Grateful Dead: July 1978: The Complete Recordings

Jeff Tamarkin on May 27, 2016

As Rhino Records releases more and more boxed sets of complete Grateful Dead tours (Europe ’72 Complete Recordings, Spring 1990) and other massive overviews (30 Trips Around the Sun), it’s as good a time as any to take stock and ask whether it’s a wise idea to keep this up. For completists and other hardcore Heads—the obvious audience for these mega-packages—the answer is always going to be the Jerryer the merrier, and this new limited-edition 12-disc collection offers a few legitimate draws even to the most invested collector. The first three of the five shows presented here—July 1, 3 and 5, 1978—come from the so-called “Betty Boards,” high-quality concert recordings long thought lost. The other two, the band’s debut shows at Colorado’s Red Rocks, are fabled among connoisseurs as some of the best of the era. The sound on all five shows is impeccable, the performances solid to sensational. So, to answer that earlier question, yes, as long as Rhino can maintain the quality, keep it up.

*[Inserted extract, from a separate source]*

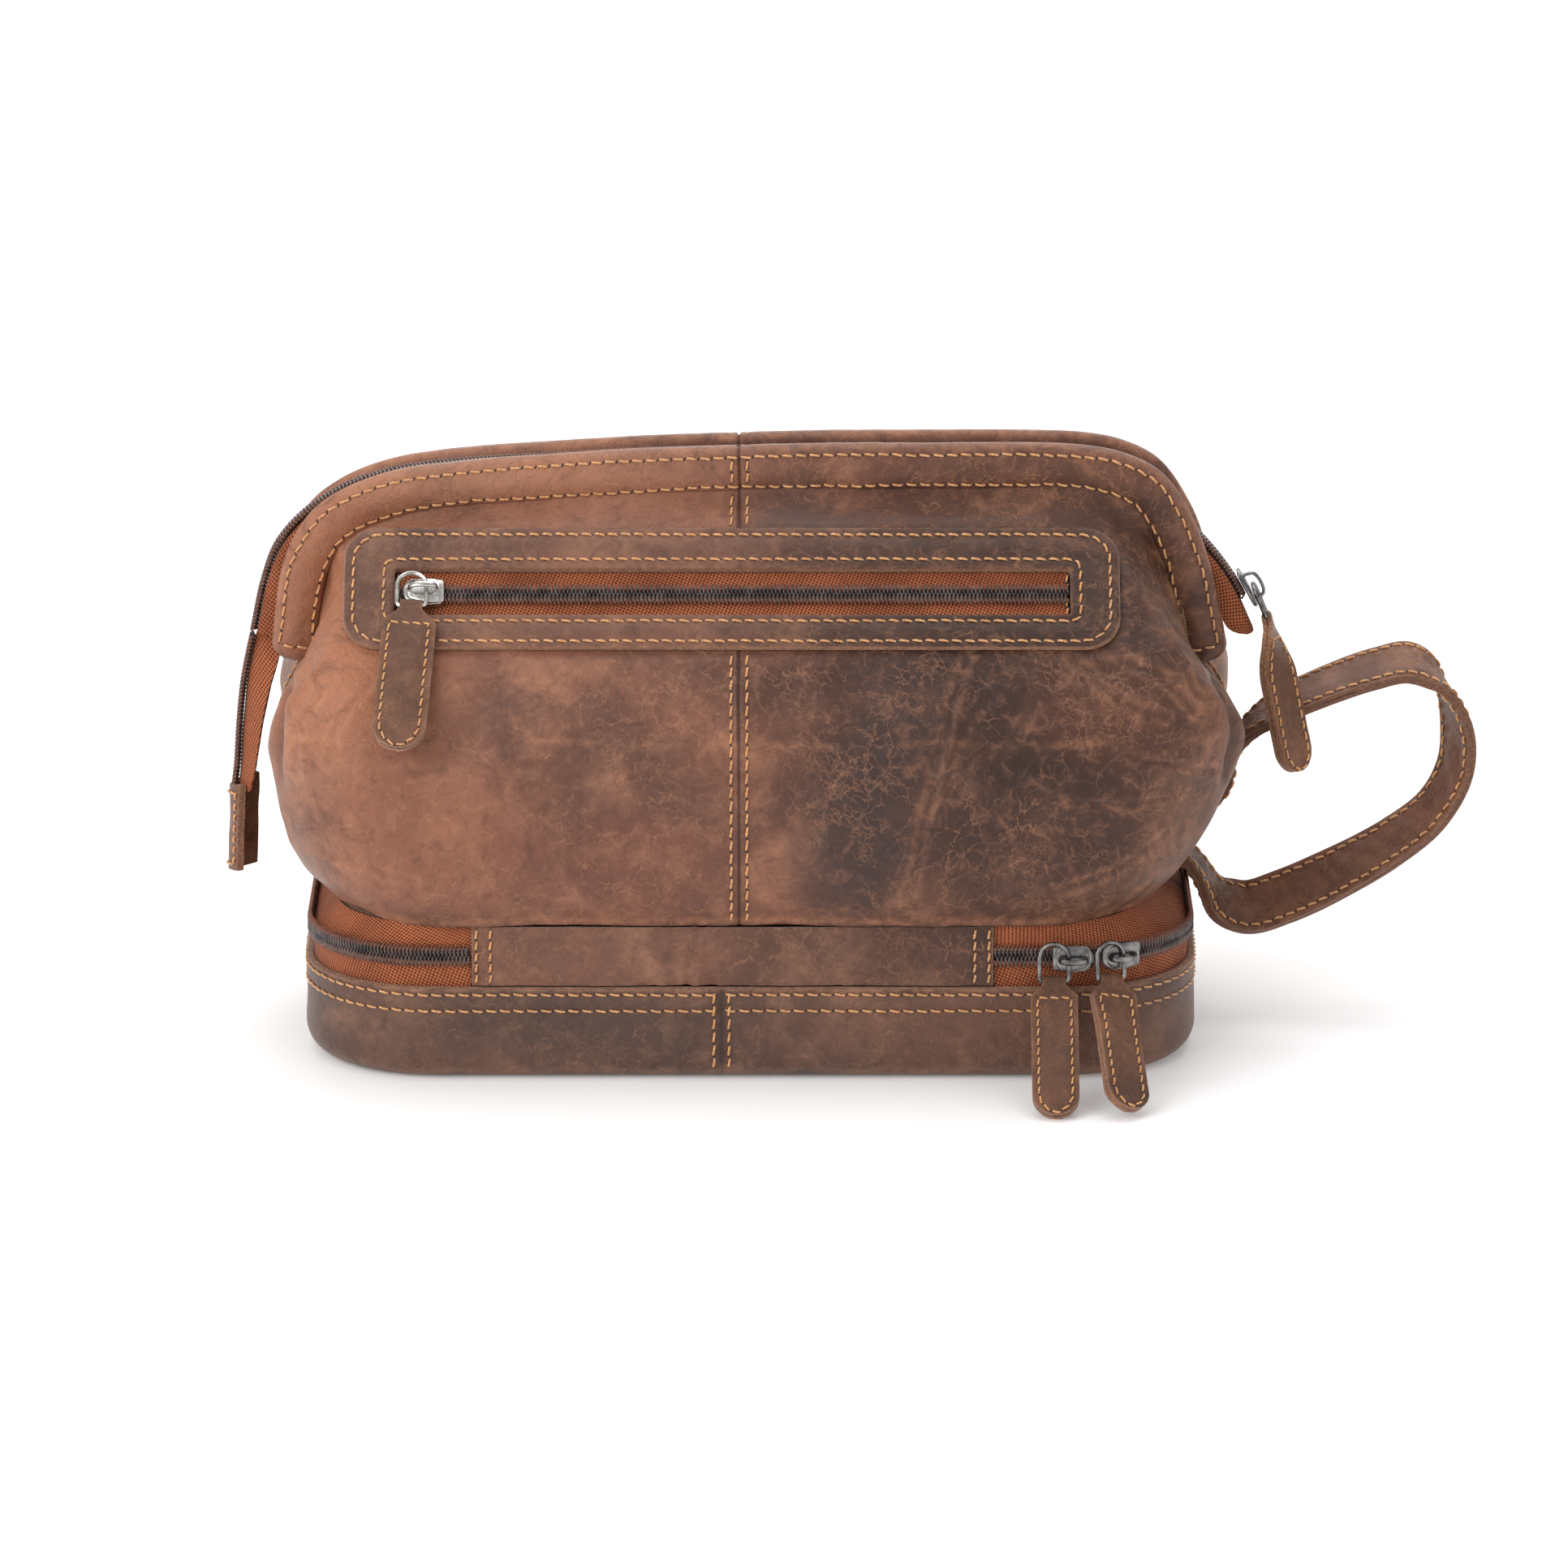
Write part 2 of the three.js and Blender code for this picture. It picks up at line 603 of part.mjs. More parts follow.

Highlights? Take your pick. For this listener, you can go straight to the end, the final set at Red Rocks on 7/8/78, and allow “Terrapin Station” to engulf and wash over you with all of its vastness. It’s what made late-‘70s Dead quite often great, that pivotal period right before Keith and Donna Jean Godchaux were booted and the Brent Mydland era then ushered in. The St. Paul “Dancing in the Street” on 7/3 may leave some fans cold due to its so-called disco arrangement, but that jam saw the band digging deeper into the possibilities of funk and liking what it found. Or go with either of the offered takes on Warren Zevon’s “Werewolves of London” and recall just how much fun the Dead had with that one. What’s next, Rhino? Can we talk ‘71 radio shows or “The Complete Fillmore East?”